The RBI has tightened its rules around bank loan defaults, seeking to push larger loan defaulters toward bankruptcy courts and abolishing half a dozen existing loan-restructuring mechanisms, in its latest bid to accelerate resolution of the bad loans problem at Indian banks.
New framework to resolve bad loans
After enacting its first comprehensive bankruptcy regime in 2016, the government last year gave the central bank more powers to push lenders to deal with the nearly $150 billion in troubled debt at banks, which has stymied new lending and slowed economic growth.
Banks will have to file for insolvency proceedings against loan defaulters with Rs 20 billion ($311 million) or more if a resolution plan is not implemented within 180 days of the initial occurrence of default. Any failure on the part of banks to meet the prescribed timelines, or any actions they take to conceal the actual status of accounts or evergreen stressed accounts, will expose banks to potential monetary penalties and other actions.
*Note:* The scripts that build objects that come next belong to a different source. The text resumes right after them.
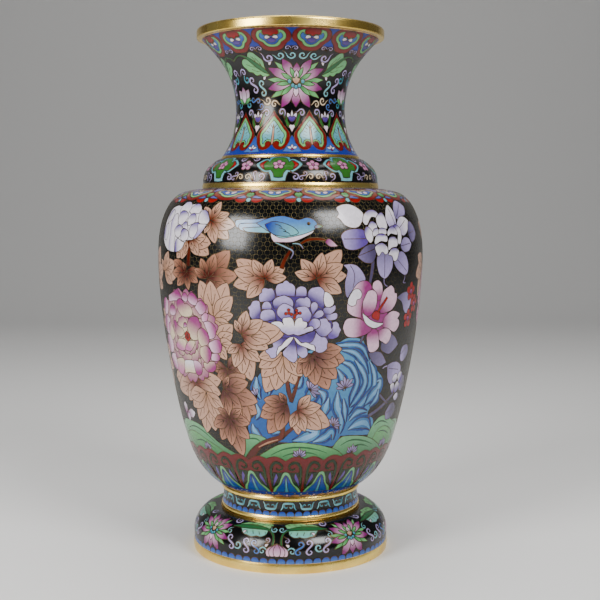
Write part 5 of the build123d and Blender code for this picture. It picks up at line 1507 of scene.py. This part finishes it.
def frontPicture(coat, c=0):
    # painted from the back of the picture forwards
    rockAndTrunk(coat, c)
    groundAndTrunk(coat, c)
    band(coat, [(-45.4, 236), (-45.2, 226), (-45.7, 212)], [3.6, 3.8, 4.2], "brown", c, tint="umber")
    band(coat, [(34.6, 222), (34.4, 212), (33.2, 198)], [3.6, 3.4, 3], "greyLilac", c)
    band(coat, [(33, 165), (32, 158), (30.5, 150)], [3, 2.8, 2], "greyLilac", c)
    band(coat, [(40.4, 85), (48, 90.6), (58, 101)], [3.6, 3.8, 3], "greyLilac", c)
    band(coat, [(45.6, 103), (50, 97), (54, 93)], [2.6, 2.8, 1.6], "greyLilac", c)
    band(coat, [(40.8, 203), (41, 198), (43, 195.4)], [1.5, 1.4, 1.2], "mauve", c)
    band(coat, [(54.4, 205), (54.6, 201), (53.4, 197.6), (55.6, 197.2)], [1.3, 1.4, 1.4, 1], "mauve", c)
    band(coat, [(45.2, 125.6), (47.4, 127.2), (51, 126)], [1.6, 1.4, 1.2], "lilac", c)
    leaves(coat, salmonLeaves[21:] + salmonLeaves[:10], c)
    draw(coat, [(21, 214.4, 1), (24.4, 215), (27.4, 213), (30, 207.4), (31, 201), (28, 190), (23, 188), (21.8, 198),
        (22.4, 206), (22.8, 210)], "mauve", "lilac", (24, 190), (27, 214), c)
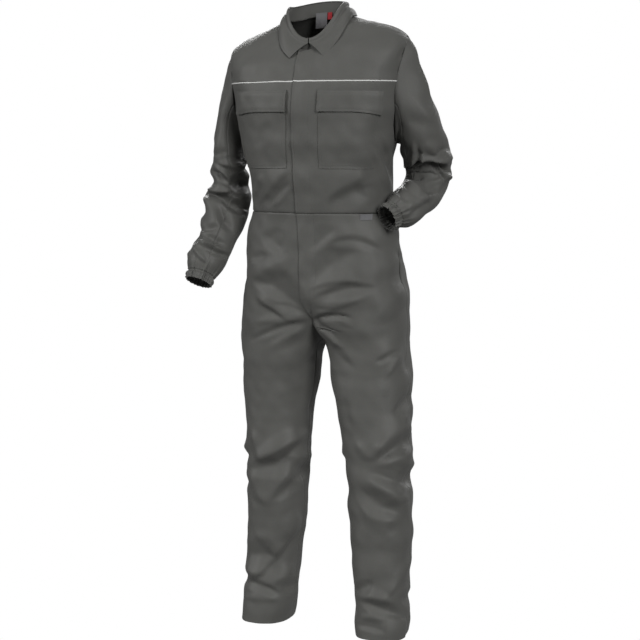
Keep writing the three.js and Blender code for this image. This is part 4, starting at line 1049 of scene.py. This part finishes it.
def seam_relief(p, seams):
    """Height of sewn edges. seams: edge name to (groove depth, width of the double band)."""
    far = edge_distance(p)
    total = np.zeros(p.shape[:2])
    for edge, (deep, band) in seams.items():
        d = far[edge]
        total -= deep * ridge(d, GROOVE_WIDE)
        if band:
            inner, outer = band - BAND["edge"], band + BAND["edge"]
            total += BAND["rise"] * ease(0.0, BAND["start"], d) * (1 - ease(inner, outer, d))
            run = lengths(p, 0 if edge in ("start", "end") else 1)
            pucker = PUCKER["high"] * np.sin(run * 2 * math.pi / PUCKER["long"])
            total += pucker * ridge(d - band, PUCKER["wide"])
            total -= SEWN_IN["deep"] * ridge(d - band + SEWN_IN["inside"], SEWN_IN["wide"])
    return total


def keep(piece, *nodes, look="twill", slot=None):
    """Gives a piece its body, the nodes that it replaces, and its look. The slot is not used."""
    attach(piece, "root")
    if nodes:
        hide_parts(*nodes)
    piece.data.materials.append(material(look))
    return piece


STITCH = dict(long=2.7, gap=0.9, wide=0.55, tall=0.28, foot=0.02)
threads = {}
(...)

It also tightened rules around resolution plans, saying any such process involving restructuring or change in ownership for large accounts with loans of Rs 1 billion or more will need independent credit evaluation by credit rating agencies that are authorised by the RBI. Loans of Rs 5 billion or more will need two such independent evaluators.
The RBI said all prior schemes, including the popular Strategic Debt Restructuring Scheme, the Scheme for Sustainable Structuring of Stressed Assets, and the Corporate Debt Restructuring Scheme, will be withdrawn with immediate effect. “All accounts, including such accounts where any of the schemes have been invoked but not yet implemented, shall be governed by the revised framework”, the RBI said.
Some of the current loan restructuring rules have been criticised for helping to evergreen bad loans. The debt for equity swap programme, one of the central bank’s most popular plans, has had little success, with creditor banks struggling to find new buyers for the companies they tried taking over by exchanging part of the debt for equity.